Dr. Joanne L. Mumola Williams said...

Hi Annie,
Sounds like you got a wonderful deal on Strawberries! This recipe (with 8 cups of mashed fruit) makes about 9 cups of jam. So if your jars are half pints, it will make 9 of them or 4 1/2 one pint jars.

Unknown said...

Hi Joanne,
thank you for this wonderful recipe,
in our farm we have been making jam with brown sugar, but we would like to use panela instead, which from what i understand is also called sucanat.

Do you know if it preserves the same, once it's been sealed and hot bathed?

We sell our jam locally and would like it to last at least a year..
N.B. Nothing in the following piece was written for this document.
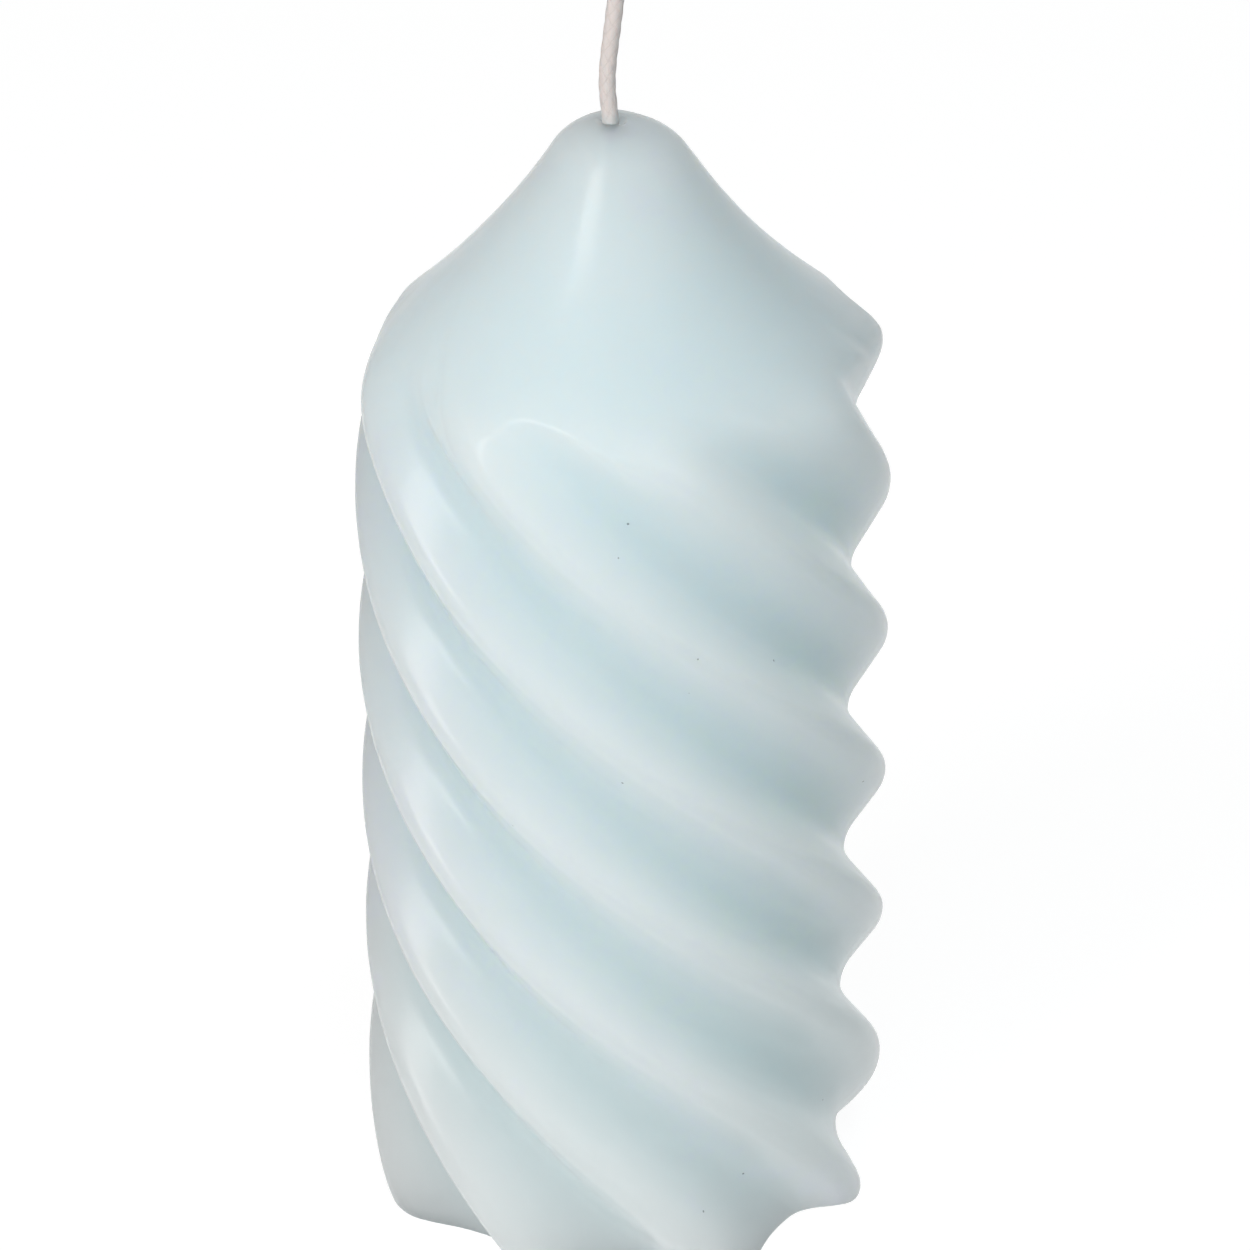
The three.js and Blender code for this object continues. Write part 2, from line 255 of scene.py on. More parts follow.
cone_radius, cone_height, cone_run = cone_outline()
around = np.arange(RIDGE_COUNT * RIDGE_POINTS) / RIDGE_POINTS
ridge_angle = 2 * math.pi / RIDGE_COUNT


def ring_at(centre, radius, z):
    """A ring with its points on the lines that the crests and grooves follow at that height."""
    azimuth = groove_azimuth(np.mean(z)) + around * ridge_angle
    x = centre[0] + radius * np.cos(azimuth)
    y = centre[1] + radius * np.sin(azimuth)
    return np.stack([x, y, np.broadcast_to(z, x.shape)], -1)


def tip_sag(x, y):
    to_right = smooth_step((x - SAG_FROM) / SAG_FULL_OVER)
    return TIP_SAG * to_right * smooth_step((SAG_RADIUS - np.hypot(x, y)) / SAG_FADES_OVER)


def tip_height(x, y):
    from_axis = np.hypot(x - TIP_LEAN * smooth_step(np.hypot(x, y) / AXIS_CENTRED_FROM), y)
    return np.interp(from_axis, cone_radius[1:-1], cone_height[1:-1]) - tip_sag(x, y)


rings = []
dimple_middle = np.array([DIMPLE_DRIFT, 0])
wick_foot = wick_middle([WAX_HEIGHT])[0, :2]
azimuth_at_tip = groove_azimuth(WAX_HEIGHT) + around * ridge_angle
away = np.stack([np.cos(azimuth_at_tip), np.sin(azimuth_at_tip)], 1) @ (dimple_middle - wick_foot)
away /= np.linalg.norm(dimple_middle - wick_foot)
dimple = DIMPLE_DEPTH * smooth_step(DIMPLE_AT_SIDES + (1 - DIMPLE_AT_SIDES) * away)
rim = ring_at(dimple_middle, DIMPLE_RADIUS, WAX_HEIGHT)
rim_height = tip_height(rim[:, 0], rim[:, 1])

# Up the wick's side, out of the dimple and over the tip
held_radius = WICK_RADIUS + WICK_CLEARANCE
dimple_floor = WAX_HEIGHT - DIMPLE_DEPTH
held_from = dimple_floor - WAXED_IN_DEPTH
for middle in wick_middle(np.linspace(held_from, dimple_floor - DIMPLE_CORNER, HELD_RINGS)):
    rings.append(ring_at(middle[:2], held_radius, middle[2]))
for share in np.linspace(0, 1, DIMPLE_RINGS + 1)[:-1]:
    middle = wick_foot + (dimple_middle - wick_foot) * share
    level = rim_height - dimple * (1 - smooth_step(share))
    rings.append(ring_at(middle, held_radius + (DIMPLE_RADIUS - held_radius) * share, level))
for share in np.linspace(0, 1, TIP_RINGS + 1)[:-1]:
    middle = dimple_middle + (np.array([TIP_LEAN, 0]) - dimple_middle) * smooth_step(share)
    ring = ring_at(middle, DIMPLE_RADIUS + (AXIS_CENTRED_FROM - DIMPLE_RADIUS) * share, WAX_HEIGHT)
    ring[:, 2] = tip_height(ring[:, 0], ring[:, 1])
    rings.append(ring)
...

Thank so much for you reply,
this blog is great. :)
best wishes,

of Shan Ren Farms

Dr. Joanne L. Mumola Williams said...

Hi Sarah,
I believe the shelf life is more dependent on the acidity of the fruit, not necessarily the sugar. I make jam with very little sugar and it keeps fine as long as I'm using high acid fruit or lower acid fruit with lemon juice.
I have used sucanat in the past and the only issue I have with it is that it is a bit harder to dissolve. Occasionally I'll open up a jar of jam and bite on a hard crystal. Perhaps you can throw the sugar in a Vitamix first to grind it into finer crystals first. Or at least be sure it is well dissolved in your hot fruit.
Good luck!

Jules said...

Where do you suggest getting the calcium? I'm confused about that part. Thanks!

Dr. Joanne L. Mumola Williams said...

Pomona comes with two packets. One is the calcium and the other is the pectin.